We want to start in “Soldier Position.” I’m beginning to believe that this is perhaps the most important position for swimming; both teaching and coaching on a swim team. Soldier position is arms at the side, spine straight, chin pressed back into the neck. This is both the beginning position, and the ultimate goal position of the Back Glide. Back Glides should actually be soldier laying on your back, hands at side, body mostly straight, face out of the water. How we get to that position in a smooth transition is the difficult part, and then maintaining that position without support.

Start with the command, “Stand up straight” or “Soldier position,” and maintain that position as best you can throughout the rest of the directions.



“Turn away from me”

These instructions rely on the assumption that you are teaching the class in shallow enough water for the swimmer to stand in. Whether you’re standing on a teaching platform, or you are in a zero depth pool, these instructions are tailored for a swimmer to be in at most chest or shoulder deep water.

The swimmer should be in Soldier position, or standing up straight. We want to do a back float so we need to rotate them away from us, the instructor. Giving the command, “Turn away from me” implies that they should not twist or come out of soldier, but turn their shoulders or hips to rotate their body away from the instructor and look the opposite direction.

Again, our goal is to maintain Soldier position throughout the attempt.

“Turn away from me” has them stay in soldier, but put their back to the instructor.



“Put your Shoulders in the Water”

We’re in the meat of the script now, and you’re probably wondering why these specific words were chosen. Why not, “Bend your knees” or lets just jump right to push off to me? These words are specific because they keep the child from jumping up into the air when they push off, which causes them to sink immediately underwater. Most of the backstroke fear comes from that falling underwater and not knowing how to get back up. “Put your shoulders in the water” is a crucial step to allay that fear, and to ensure a smooth transition to either a supported or unsupported back glide.

We say “Put your shoulders in the water” because we want to give an actionable command. We want to get a result with the least amount of thinking and confusion, but while allowing the participant to achieve the goal on their own. Having each and every motion dictated at every step is boring (even though it is literally what we’re attempting to accomplish!). By giving a specific body part to lower in the water, we’re allowing them to figure out how to do it, and give them some freedom.

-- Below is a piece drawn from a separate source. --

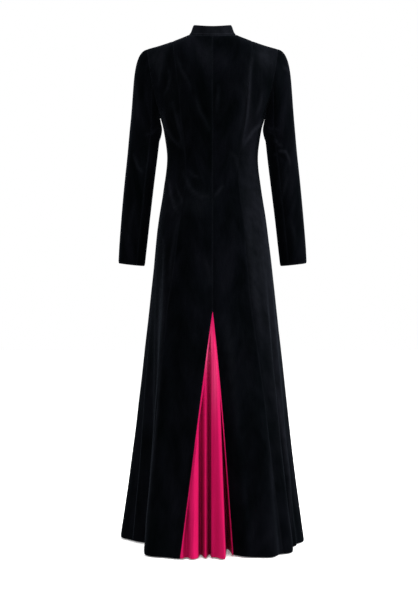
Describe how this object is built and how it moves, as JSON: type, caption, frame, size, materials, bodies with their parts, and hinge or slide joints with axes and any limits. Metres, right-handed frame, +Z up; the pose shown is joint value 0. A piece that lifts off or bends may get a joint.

The participant, swimmer, should try to maintain Soldier position while they bend their knees or kneel down to put their shoulders in the water. They should not lean back, or lean forward. We said as our first command to “Stand up Straight” and we want to keep that straight body posture even though we’re lowering down into the water.



“Tilt your Head Back”

At this point in the script we’re almost at the action portion. We’re close to having the child begin their back glide itself. So far we have only prepared the participant in the setup of a Back Glide. The set-up or the preamble is designed to keep most of those initial jumps up that cause most of the problems in backstroke, and connected to this the fears swimmers usually have.

So far the swimmer has their shoulders in the water, ideally keeping their body straight with their feet on the ground, and are about ready to start.

The next instruction is designed to have a gradual and GENTLE push along the surface of the water, instead of a leaping flop that causes fear and sinking.

“Tilt your head back” initiates the back glide. It is the first step into going from a vertical body position and posture into a horizontal along the surface of the water body posture.

You can modify this by saying:

“Tilt your head back into my hand”

Place your hand palm up right behind their neck so that the crown/ back of their head lays flat on your palm. You can support the swimmer’s head by holding it in your hand. This is a great way to begin a little more advanced Back Glide.

If the swimmer can do the glide themselves, this command gives them a clear goal of tilting instead of slamming their head or leaping up into the air.

“Push off to Me”

Finally we’re primed to push off the ground or the platform into the instructor’s arms. Make sure that you’re standing behind the swimmer in exactly the same spot that you were in when they first “Turned away from” you (Command #2).

We want the swimmer to push off to a horizontal end point. We do NOT want to suggest in any subtle way that the swimmer JUMP off the platform. We want them to be gliding safely, gently, slowly on the surface of the water.

Our main goal is the back glide. It is a float with motion on the surface of the water. The face does NOT go underwater during this action. The body should be flat and straight, basically in a Soldier Like position laying backwards on the surface of the water.

The language of “Push off to me” suggests a slow and gentle push instead of a splashy sinking inducing leap or jump off. Remember this is important because this command negates that upward leap which results in a U shaped body and a sinking head before we’ve even begun.